• [YOUR GOAL] Below this line is a set of entries; quote exactly the lines from the line that contains "const stone = new" to the line that contains "return 505.0 +", both lines included.
═════ INFORMATION SUPPLIED ═════
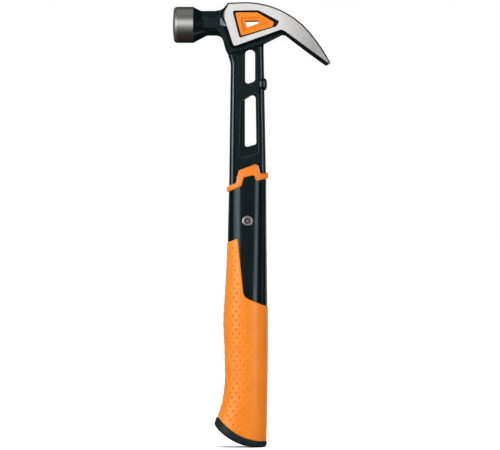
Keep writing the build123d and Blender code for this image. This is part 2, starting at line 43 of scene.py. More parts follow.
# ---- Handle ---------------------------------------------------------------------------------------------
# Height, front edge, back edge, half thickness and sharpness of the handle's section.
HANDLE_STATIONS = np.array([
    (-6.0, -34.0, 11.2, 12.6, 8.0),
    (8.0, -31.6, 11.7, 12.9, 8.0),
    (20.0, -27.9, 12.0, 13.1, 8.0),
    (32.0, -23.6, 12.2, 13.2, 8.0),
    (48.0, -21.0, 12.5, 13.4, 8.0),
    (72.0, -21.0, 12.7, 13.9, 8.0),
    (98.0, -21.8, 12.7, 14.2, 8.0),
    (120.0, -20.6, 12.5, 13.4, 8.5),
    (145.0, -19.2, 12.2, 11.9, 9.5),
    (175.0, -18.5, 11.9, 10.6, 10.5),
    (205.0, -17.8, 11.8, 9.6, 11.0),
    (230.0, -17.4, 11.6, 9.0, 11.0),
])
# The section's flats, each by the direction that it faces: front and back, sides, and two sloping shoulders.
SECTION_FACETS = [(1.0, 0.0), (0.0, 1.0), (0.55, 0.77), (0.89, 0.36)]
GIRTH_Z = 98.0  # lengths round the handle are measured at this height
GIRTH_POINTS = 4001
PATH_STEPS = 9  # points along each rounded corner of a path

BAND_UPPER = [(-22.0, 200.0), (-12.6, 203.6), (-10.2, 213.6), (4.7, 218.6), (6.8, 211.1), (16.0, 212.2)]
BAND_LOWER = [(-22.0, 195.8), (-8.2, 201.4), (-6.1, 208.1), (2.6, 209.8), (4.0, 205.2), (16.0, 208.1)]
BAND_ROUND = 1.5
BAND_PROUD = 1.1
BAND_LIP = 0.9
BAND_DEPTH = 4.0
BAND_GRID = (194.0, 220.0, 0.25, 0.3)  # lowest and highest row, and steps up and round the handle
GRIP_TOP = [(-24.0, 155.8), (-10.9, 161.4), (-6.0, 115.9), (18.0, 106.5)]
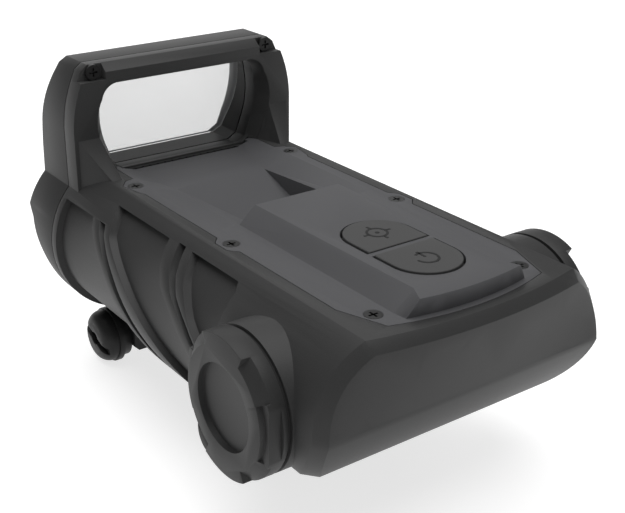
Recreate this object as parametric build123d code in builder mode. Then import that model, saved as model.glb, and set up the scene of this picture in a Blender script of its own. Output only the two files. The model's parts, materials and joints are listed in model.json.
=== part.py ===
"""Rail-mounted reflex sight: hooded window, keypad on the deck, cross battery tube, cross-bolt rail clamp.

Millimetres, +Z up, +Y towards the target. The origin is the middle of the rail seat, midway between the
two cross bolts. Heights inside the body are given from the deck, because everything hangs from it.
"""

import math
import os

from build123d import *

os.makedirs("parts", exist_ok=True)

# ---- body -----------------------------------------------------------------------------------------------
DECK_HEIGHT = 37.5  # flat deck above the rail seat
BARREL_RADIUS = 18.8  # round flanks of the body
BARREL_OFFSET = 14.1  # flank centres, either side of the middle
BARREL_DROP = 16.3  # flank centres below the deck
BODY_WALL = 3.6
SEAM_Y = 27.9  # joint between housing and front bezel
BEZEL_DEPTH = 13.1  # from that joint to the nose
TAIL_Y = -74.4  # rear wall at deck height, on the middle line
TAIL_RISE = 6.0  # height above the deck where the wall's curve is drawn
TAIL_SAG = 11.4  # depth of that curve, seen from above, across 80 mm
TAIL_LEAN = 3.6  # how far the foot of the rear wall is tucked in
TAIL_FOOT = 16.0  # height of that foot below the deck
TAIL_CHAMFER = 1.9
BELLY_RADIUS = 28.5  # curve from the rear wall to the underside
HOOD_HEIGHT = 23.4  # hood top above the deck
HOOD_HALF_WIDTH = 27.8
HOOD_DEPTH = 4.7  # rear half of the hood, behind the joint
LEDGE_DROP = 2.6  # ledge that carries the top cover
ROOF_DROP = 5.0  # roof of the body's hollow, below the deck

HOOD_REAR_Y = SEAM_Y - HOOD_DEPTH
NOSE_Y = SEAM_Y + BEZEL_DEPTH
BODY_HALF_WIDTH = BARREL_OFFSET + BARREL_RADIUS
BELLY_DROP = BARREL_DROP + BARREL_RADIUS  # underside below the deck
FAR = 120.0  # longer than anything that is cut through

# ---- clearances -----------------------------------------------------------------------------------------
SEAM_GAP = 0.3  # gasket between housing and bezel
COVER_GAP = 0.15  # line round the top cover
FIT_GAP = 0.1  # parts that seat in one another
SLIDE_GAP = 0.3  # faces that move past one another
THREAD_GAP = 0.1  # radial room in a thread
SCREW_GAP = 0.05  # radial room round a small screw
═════
═════ INFORMATION SUPPLIED ═════
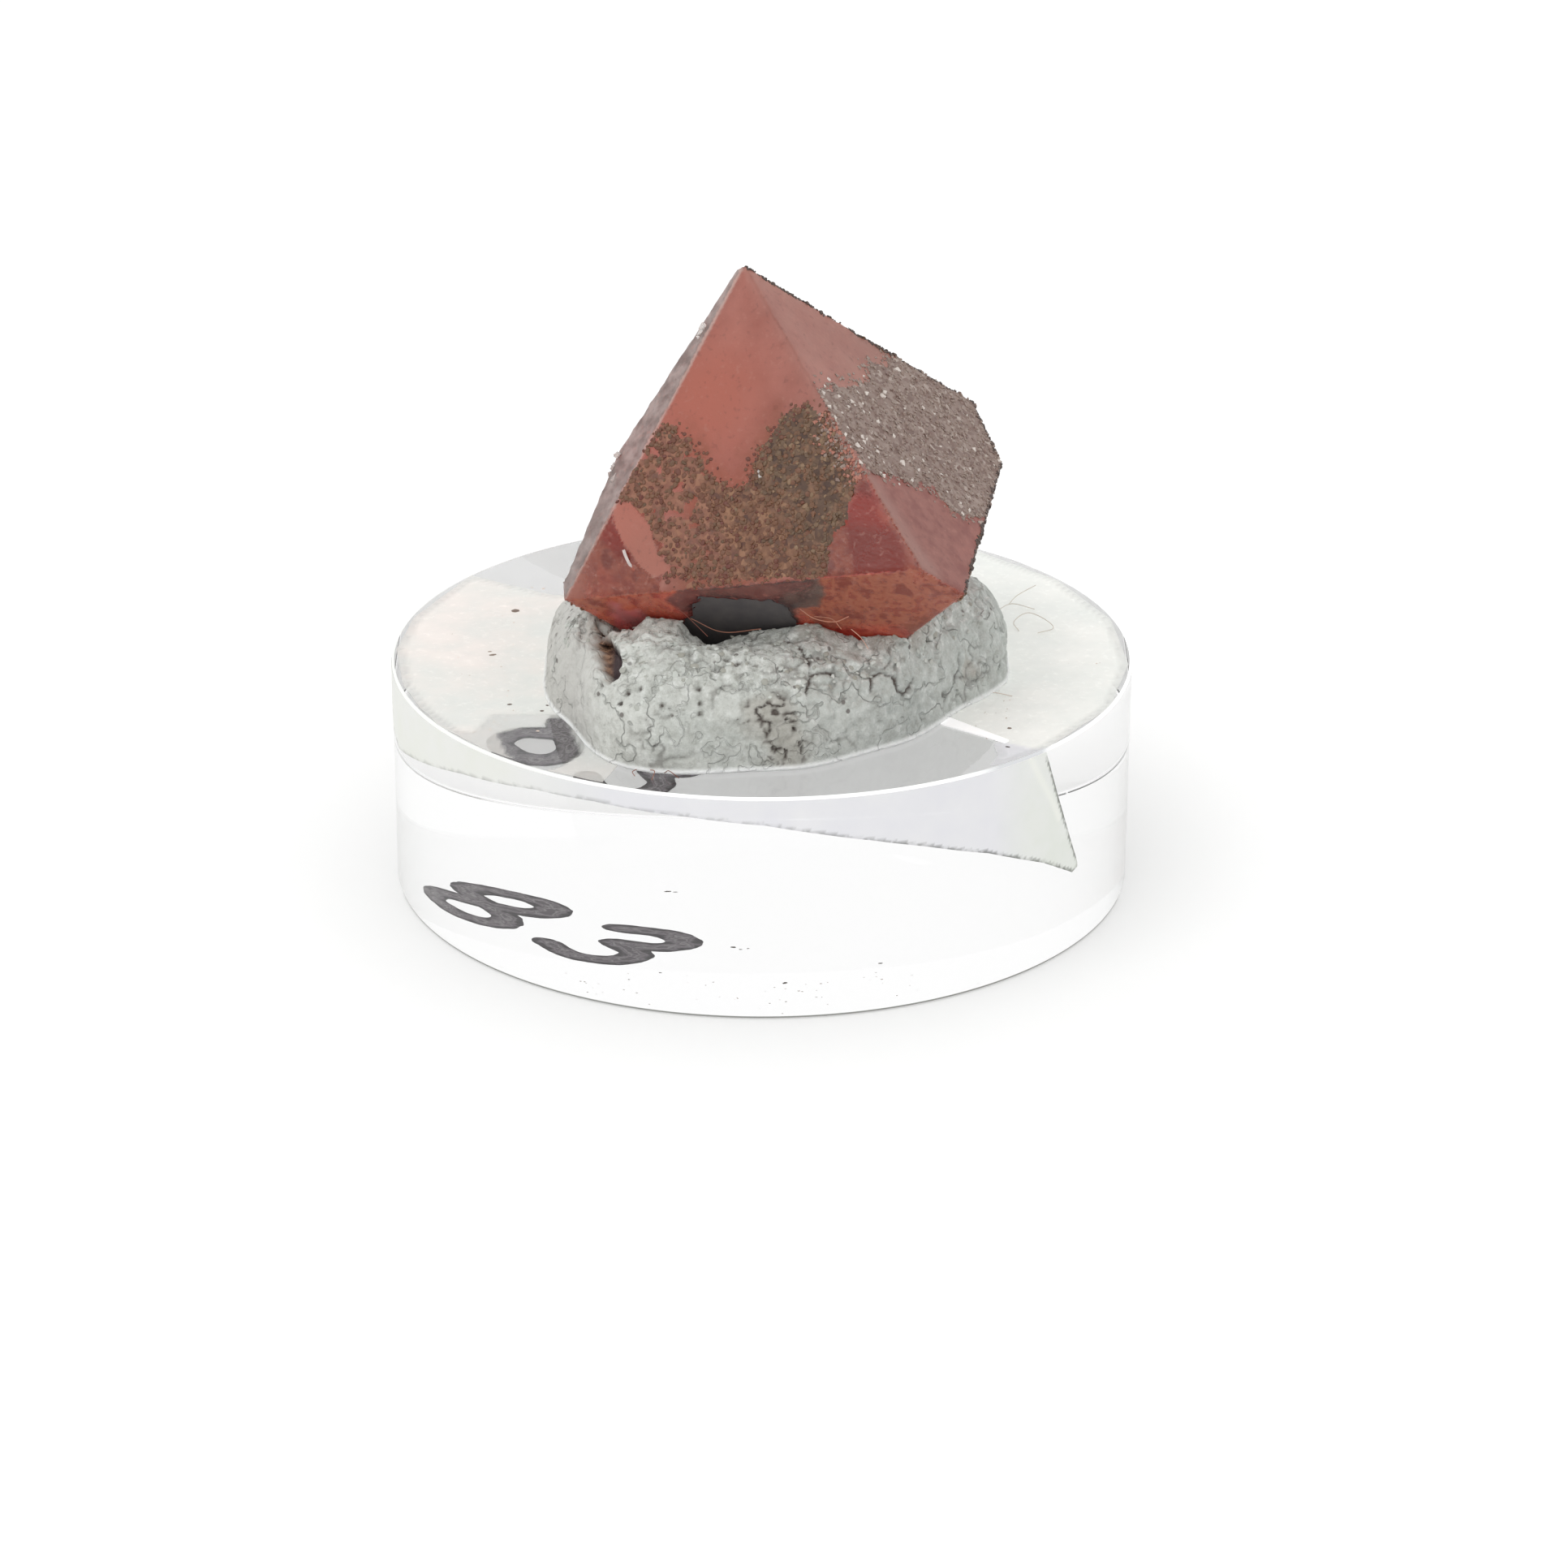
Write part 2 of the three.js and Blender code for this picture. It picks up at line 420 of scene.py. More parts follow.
═════
═════ INFORMATION SUPPLIED ═════
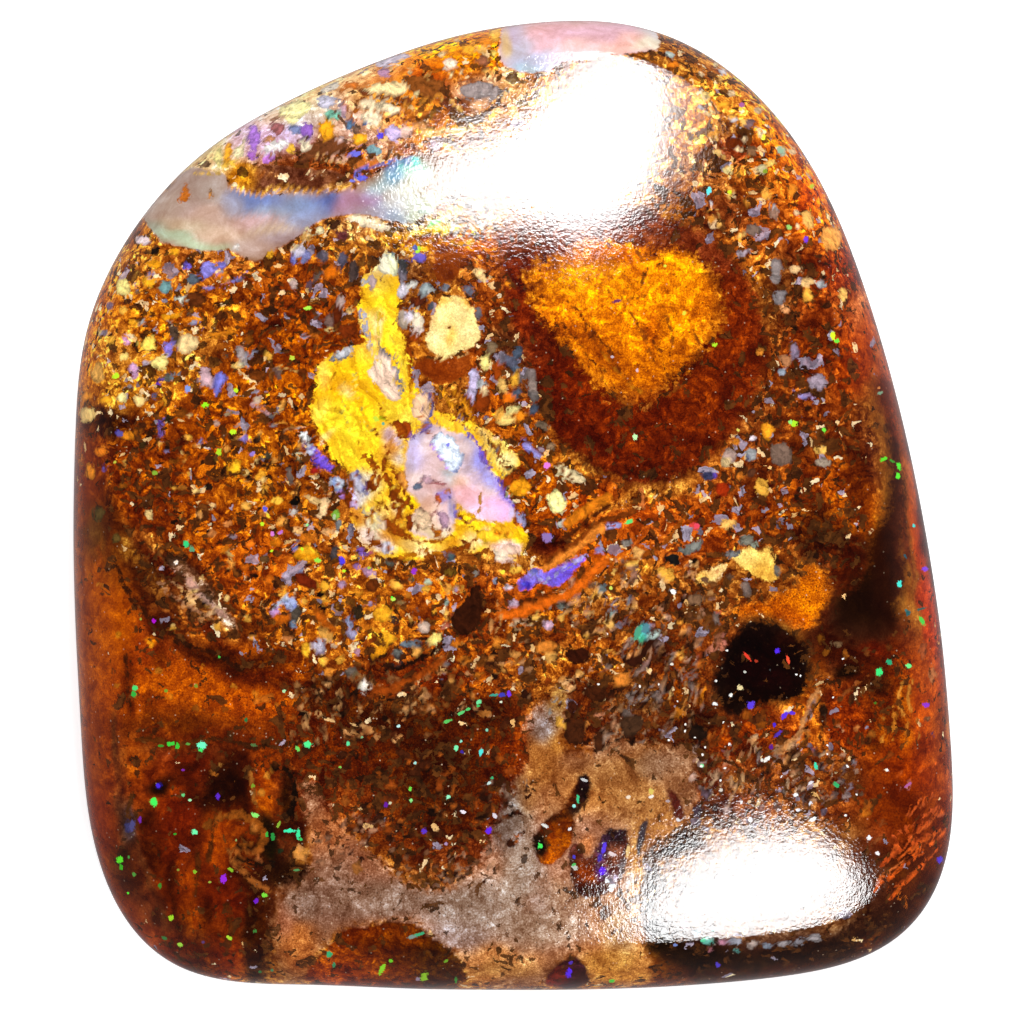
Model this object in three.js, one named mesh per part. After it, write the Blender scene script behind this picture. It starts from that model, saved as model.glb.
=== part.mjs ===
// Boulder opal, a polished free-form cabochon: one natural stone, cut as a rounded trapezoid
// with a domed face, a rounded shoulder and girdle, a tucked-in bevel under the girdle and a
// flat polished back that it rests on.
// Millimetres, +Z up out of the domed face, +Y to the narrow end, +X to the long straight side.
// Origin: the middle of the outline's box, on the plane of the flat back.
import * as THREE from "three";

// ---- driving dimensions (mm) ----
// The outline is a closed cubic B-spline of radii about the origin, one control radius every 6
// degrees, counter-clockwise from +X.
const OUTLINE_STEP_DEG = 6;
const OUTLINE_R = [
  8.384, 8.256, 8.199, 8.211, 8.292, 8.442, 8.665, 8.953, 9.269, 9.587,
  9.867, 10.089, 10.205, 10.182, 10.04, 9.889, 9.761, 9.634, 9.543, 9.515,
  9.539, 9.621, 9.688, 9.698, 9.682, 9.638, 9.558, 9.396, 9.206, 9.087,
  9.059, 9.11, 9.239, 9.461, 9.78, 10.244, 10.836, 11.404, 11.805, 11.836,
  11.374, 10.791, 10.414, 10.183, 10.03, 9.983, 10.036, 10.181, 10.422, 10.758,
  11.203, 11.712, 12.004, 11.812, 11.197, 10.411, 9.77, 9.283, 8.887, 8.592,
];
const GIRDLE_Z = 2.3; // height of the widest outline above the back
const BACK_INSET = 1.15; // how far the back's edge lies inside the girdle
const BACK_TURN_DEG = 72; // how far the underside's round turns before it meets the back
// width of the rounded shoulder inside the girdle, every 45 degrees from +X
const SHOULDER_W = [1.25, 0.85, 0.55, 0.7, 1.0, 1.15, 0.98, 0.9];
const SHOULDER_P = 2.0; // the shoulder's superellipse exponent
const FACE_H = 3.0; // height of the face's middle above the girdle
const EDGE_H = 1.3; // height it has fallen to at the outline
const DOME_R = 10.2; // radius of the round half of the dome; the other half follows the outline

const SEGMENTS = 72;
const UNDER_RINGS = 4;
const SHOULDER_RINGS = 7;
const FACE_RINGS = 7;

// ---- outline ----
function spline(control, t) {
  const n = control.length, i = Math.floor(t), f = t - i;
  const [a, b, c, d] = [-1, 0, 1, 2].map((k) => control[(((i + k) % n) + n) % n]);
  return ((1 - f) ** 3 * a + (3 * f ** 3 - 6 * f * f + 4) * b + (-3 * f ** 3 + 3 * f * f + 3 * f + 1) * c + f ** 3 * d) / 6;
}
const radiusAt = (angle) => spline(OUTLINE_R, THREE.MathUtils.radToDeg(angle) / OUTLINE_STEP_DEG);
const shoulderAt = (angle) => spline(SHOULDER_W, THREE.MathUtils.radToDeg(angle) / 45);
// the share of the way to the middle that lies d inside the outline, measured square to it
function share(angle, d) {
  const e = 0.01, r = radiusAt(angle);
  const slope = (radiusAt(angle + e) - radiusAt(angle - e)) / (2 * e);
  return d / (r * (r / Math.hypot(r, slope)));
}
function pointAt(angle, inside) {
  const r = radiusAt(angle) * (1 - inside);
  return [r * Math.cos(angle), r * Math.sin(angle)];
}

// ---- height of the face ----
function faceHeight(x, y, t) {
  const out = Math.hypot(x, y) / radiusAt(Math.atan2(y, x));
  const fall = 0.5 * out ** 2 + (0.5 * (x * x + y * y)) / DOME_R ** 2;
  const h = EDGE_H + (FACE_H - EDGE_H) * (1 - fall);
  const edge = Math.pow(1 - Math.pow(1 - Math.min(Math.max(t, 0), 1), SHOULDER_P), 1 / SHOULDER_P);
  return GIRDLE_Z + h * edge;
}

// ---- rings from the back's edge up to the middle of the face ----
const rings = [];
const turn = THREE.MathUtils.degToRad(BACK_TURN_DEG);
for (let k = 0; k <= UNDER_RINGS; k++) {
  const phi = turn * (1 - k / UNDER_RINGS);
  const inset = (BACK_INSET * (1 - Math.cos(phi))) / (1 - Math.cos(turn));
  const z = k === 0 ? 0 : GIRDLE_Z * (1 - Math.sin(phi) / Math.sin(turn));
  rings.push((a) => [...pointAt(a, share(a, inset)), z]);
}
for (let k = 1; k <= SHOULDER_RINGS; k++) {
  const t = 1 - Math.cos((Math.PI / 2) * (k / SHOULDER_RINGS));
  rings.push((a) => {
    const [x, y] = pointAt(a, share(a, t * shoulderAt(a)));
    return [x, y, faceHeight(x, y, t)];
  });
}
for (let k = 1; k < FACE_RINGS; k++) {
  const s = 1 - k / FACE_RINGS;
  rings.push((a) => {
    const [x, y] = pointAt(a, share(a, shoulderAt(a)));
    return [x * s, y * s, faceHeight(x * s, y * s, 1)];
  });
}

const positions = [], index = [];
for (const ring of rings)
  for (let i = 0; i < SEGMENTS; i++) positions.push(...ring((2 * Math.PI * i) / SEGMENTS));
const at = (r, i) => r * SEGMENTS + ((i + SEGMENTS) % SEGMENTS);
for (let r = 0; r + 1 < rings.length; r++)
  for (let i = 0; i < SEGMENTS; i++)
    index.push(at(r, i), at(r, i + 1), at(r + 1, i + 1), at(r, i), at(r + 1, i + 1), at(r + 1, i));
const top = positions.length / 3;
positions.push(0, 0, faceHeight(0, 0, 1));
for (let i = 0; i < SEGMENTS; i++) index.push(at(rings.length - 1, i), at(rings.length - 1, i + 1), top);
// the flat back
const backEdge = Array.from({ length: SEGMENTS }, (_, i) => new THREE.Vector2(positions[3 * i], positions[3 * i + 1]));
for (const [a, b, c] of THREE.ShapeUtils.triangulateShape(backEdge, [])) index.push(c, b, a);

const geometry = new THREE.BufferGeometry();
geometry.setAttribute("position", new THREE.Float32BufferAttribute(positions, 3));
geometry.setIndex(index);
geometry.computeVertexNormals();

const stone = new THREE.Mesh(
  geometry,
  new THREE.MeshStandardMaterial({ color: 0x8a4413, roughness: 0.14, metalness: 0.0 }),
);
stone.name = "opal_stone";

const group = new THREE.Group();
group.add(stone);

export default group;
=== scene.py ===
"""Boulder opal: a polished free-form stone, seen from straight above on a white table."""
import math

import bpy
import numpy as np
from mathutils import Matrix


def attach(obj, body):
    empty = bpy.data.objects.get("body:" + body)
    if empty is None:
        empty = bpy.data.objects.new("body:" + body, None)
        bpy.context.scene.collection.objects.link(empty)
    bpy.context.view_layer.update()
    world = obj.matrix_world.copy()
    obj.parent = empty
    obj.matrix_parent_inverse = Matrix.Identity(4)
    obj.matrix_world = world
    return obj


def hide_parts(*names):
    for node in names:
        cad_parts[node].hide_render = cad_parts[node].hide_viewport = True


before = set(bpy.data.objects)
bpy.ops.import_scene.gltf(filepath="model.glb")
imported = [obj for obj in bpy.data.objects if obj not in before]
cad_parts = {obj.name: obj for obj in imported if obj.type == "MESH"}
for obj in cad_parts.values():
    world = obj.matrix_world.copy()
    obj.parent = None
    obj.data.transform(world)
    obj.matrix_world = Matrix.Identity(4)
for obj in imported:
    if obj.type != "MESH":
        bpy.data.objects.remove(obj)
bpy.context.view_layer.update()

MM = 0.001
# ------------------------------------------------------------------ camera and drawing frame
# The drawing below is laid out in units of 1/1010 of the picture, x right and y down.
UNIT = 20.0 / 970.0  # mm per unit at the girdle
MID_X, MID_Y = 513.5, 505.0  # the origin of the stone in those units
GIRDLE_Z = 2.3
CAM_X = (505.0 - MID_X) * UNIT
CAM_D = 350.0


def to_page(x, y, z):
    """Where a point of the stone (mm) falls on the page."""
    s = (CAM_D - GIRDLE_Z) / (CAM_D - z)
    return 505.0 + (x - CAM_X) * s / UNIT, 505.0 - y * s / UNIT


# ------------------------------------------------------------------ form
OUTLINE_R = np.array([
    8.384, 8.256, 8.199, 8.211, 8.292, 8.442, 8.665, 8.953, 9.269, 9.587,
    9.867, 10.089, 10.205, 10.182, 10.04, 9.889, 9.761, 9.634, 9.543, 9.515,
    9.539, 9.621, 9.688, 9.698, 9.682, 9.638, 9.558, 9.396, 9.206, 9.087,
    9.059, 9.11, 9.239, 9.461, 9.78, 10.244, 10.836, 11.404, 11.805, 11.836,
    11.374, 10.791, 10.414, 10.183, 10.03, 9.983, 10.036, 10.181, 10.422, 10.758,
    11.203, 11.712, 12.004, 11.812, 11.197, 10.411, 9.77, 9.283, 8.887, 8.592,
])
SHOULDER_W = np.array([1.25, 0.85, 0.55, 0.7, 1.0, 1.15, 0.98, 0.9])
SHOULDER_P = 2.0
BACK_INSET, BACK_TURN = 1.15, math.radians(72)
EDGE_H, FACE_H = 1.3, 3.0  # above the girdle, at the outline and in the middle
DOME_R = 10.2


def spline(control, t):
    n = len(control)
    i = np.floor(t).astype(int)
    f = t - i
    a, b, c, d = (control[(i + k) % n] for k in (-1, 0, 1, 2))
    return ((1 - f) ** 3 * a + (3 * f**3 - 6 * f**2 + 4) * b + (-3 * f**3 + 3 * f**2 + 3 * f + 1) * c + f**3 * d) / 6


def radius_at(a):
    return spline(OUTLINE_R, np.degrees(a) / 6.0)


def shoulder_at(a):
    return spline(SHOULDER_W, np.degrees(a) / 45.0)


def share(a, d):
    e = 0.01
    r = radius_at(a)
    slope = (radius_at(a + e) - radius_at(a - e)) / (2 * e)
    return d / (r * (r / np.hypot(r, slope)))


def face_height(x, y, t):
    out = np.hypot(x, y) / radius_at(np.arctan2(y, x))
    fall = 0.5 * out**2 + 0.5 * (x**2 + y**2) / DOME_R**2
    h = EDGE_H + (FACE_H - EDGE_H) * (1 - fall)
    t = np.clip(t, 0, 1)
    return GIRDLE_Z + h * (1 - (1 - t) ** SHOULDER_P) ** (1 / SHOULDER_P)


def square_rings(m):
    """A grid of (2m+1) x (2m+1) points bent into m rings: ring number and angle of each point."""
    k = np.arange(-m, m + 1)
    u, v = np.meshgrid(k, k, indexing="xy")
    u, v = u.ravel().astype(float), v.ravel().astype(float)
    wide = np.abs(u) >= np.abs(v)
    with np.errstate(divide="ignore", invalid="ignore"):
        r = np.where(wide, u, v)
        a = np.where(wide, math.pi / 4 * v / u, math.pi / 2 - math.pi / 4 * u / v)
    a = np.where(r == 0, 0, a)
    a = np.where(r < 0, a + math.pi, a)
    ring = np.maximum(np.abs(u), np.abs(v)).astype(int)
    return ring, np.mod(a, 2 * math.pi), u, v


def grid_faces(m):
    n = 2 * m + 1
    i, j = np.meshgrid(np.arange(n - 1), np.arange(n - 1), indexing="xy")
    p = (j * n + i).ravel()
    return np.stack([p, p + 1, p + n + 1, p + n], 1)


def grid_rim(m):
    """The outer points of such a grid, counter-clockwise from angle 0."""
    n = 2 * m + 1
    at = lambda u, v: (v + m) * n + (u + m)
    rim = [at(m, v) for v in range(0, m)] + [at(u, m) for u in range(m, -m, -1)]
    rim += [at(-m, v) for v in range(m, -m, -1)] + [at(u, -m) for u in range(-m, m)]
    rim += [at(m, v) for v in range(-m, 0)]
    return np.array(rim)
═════
• [OUTPUT OF THE TASK]
const stone = new THREE.Mesh(
  geometry,
  new THREE.MeshStandardMaterial({ color: 0x8a4413, roughness: 0.14, metalness: 0.0 }),
);
stone.name = "opal_stone";

const group = new THREE.Group();
group.add(stone);

export default group;
=== scene.py ===
"""Boulder opal: a polished free-form stone, seen from straight above on a white table."""
import math

import bpy
import numpy as np
from mathutils import Matrix


def attach(obj, body):
    empty = bpy.data.objects.get("body:" + body)
    if empty is None:
        empty = bpy.data.objects.new("body:" + body, None)
        bpy.context.scene.collection.objects.link(empty)
    bpy.context.view_layer.update()
    world = obj.matrix_world.copy()
    obj.parent = empty
    obj.matrix_parent_inverse = Matrix.Identity(4)
    obj.matrix_world = world
    return obj


def hide_parts(*names):
    for node in names:
        cad_parts[node].hide_render = cad_parts[node].hide_viewport = True


before = set(bpy.data.objects)
bpy.ops.import_scene.gltf(filepath="model.glb")
imported = [obj for obj in bpy.data.objects if obj not in before]
cad_parts = {obj.name: obj for obj in imported if obj.type == "MESH"}
for obj in cad_parts.values():
    world = obj.matrix_world.copy()
    obj.parent = None
    obj.data.transform(world)
    obj.matrix_world = Matrix.Identity(4)
for obj in imported:
    if obj.type != "MESH":
        bpy.data.objects.remove(obj)
bpy.context.view_layer.update()

MM = 0.001
# ------------------------------------------------------------------ camera and drawing frame
# The drawing below is laid out in units of 1/1010 of the picture, x right and y down.
UNIT = 20.0 / 970.0  # mm per unit at the girdle
MID_X, MID_Y = 513.5, 505.0  # the origin of the stone in those units
GIRDLE_Z = 2.3
CAM_X = (505.0 - MID_X) * UNIT
CAM_D = 350.0


def to_page(x, y, z):
    """Where a point of the stone (mm) falls on the page."""
    s = (CAM_D - GIRDLE_Z) / (CAM_D - z)
    return 505.0 + (x - CAM_X) * s / UNIT, 505.0 - y * s / UNIT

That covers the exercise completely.